With college students reporting and writing personal essays, it’s not surprising that New Voices has a liberal tone, sometimes criticizing Israel and the Jewish establishment. But there’s a conscious effort for balance, Sales says, and a sense of authenticity in the writing.
New Voices has served as an important training ground for budding journalists and has played a role in the effort to create a national Jewish campus community. So it’s more than a shame that it has always been seen as a marginal endeavor, always seeking a few more dollars to scrape by from year to year.
Sales, one of New Voices’ two employees, hasn’t paid himself over the last two pay cycles as he concentrates on raising funds. It’s embarrassing -- for him and for a community that prides itself on doing all it can to strengthen the Jewish future.
The Jewish community has been deaf to the opinions, needs and wants of its college and university students for at the very least the past 40 years.
In the early 1980s. when the North American Jewish Students Network, the North American section of the World Union of Jewish Students, had a convention we'd draw 400 to 600 students from across America and Canada. We had enough money to give full stipends to perhaps 5 of those students and partial stipends to another 10 or so. Our highest paid staff member (we had three in total, one a part time employee) could have made more money flipping burgers at McDonald's. Most of us worked long hours throughout the year as volunteers, spending our own money we earned doing things like flipping those fast food burgers to keep Network running. We were student run, student led. We were on the forefront of what were then controversial issues, and we accomplished more each year than most big name Jewish community organizations accomplished in decades. One of the things we helped create is the Jewish Student Press Service.
Contrast that to Hillel, which was run as a top down, non-student-directed community organization. It had buildings across North America, a huge national staff and then all the local staff at each location, and compared to us, a giant budget.

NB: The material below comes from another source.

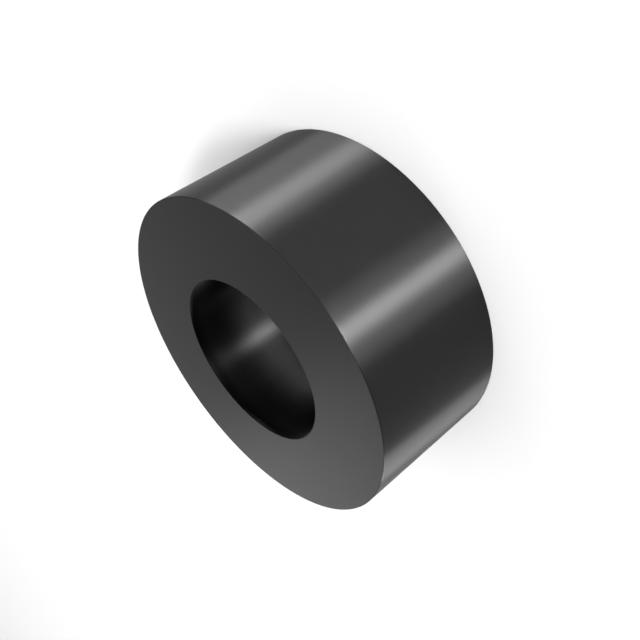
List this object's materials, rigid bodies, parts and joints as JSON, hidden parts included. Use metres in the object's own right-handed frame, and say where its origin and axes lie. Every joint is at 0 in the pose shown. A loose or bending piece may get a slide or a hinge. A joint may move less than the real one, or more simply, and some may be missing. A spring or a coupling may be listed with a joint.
{
  "type": "spacer sleeve",
  "caption": "Short round sleeve with a smooth through bore and flat square ends, turned from blackened steel, that holds clamped parts a set distance apart on a screw.",
  "frame": {"origin": "on the axis of the bore, in the plane of the lower end face that the sleeve stands on", "axes": "+Z along the axis of the bore, from the lower end face to the upper one; X and Y are any two directions across it, because the sleeve is round"},
  "size_m": [0.016, 0.016, 0.007],
  "materials": {
    "blackened_steel": "satin"
  },
  "bodies": {
    "root": {"spacer_sleeve": "blackened_steel"}
  },
  "joints": []
}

Hillel's national conventions were lucky to draw more than 150 students. And that's saying a lot because each Hillel had money to fully subsidize at least one and often more students, and those that did not make that cut still had access to large subsidies.

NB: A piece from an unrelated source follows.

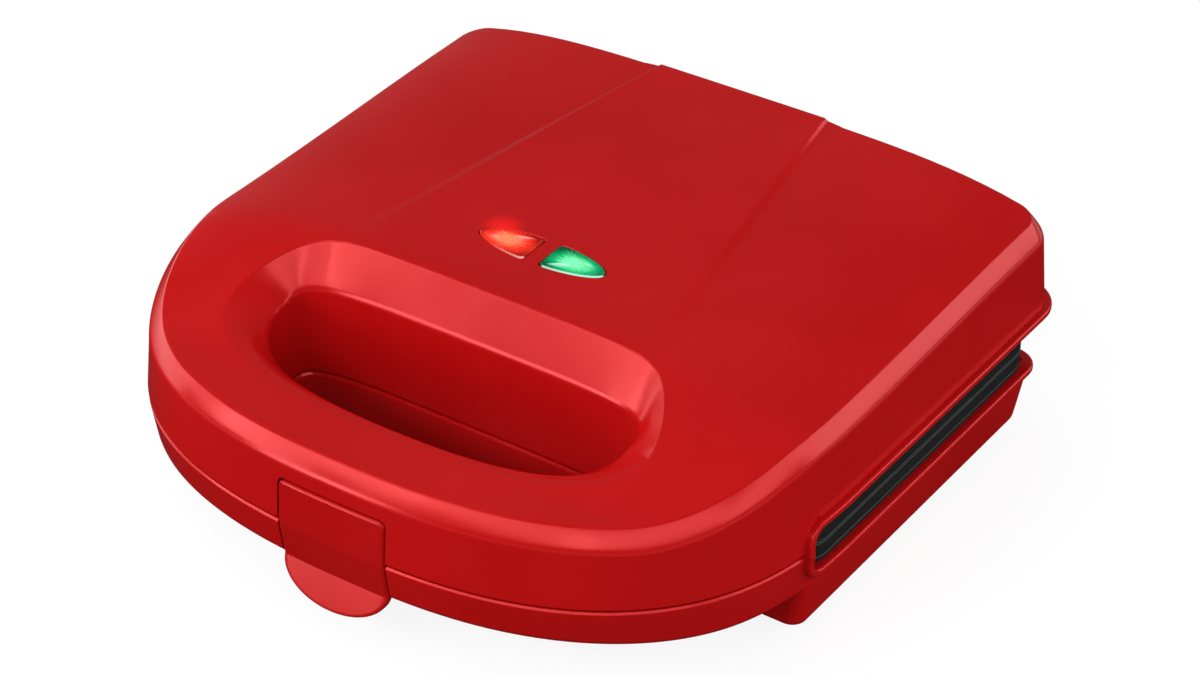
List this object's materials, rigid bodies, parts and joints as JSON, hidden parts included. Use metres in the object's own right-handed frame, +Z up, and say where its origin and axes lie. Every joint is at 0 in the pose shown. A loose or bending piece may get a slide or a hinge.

Hillel was woefully unsuccessful at most of its locations at doing anything of significance, or somethines anything at all, and its attitude toward independent Jewish student groups was overtly hostile. It worked to block community funding to Network, it worked against many of the independent organizations students started, and it often took positions on key issues impacting Jewish university students that were counterproductive.
When Federation and UJA leaders wanted to know what was happening on college campuses, they asked the middle age staffers at Hillel – who invariably reported that campuses were calm and that students were happy. Hillel's programs were said to be well attended. Things were good. Just give us more money, Hillel would say, and we'll do even better for you.
The truth was that campuses were bleeding Jews. The assimilation rate was skyrocketing. So was antisemitism and anti-Zionism.
Student-led organizations, from Network to the Jewish Student Press Service, did most the successful work combating this. But we did it in poverty and without the ear of Jewish community leadership. (About the only time we could get Federation leadership to listen to us was when we staged a takeover of its General Assembly.)
The Jewish community eats it young. It is how it is.
The Jewish Student Press Service has to beg for an annual budget that is less than what many Federation staffers make individually. And the Federations will continue to expensive fund studies that try to determine why so few young Jews get involved with the community, and why even fewer give any money.
The Federations will fret about Jewish continuity. They'll keep funding asinine programs run by friends, cronies, and relatives. And they'll keep hunting for the next mega donor.
As they do all this the affiliated Jewish community will continue to grow smaller, and Federation leaders will wonder why.
Perhaps the Jewish Student Press Service, if it still exists, will publish an article containing the answer.
But Federation leaders will never see that answer because they don't read – let alone fund – the Jewish Student Press Service.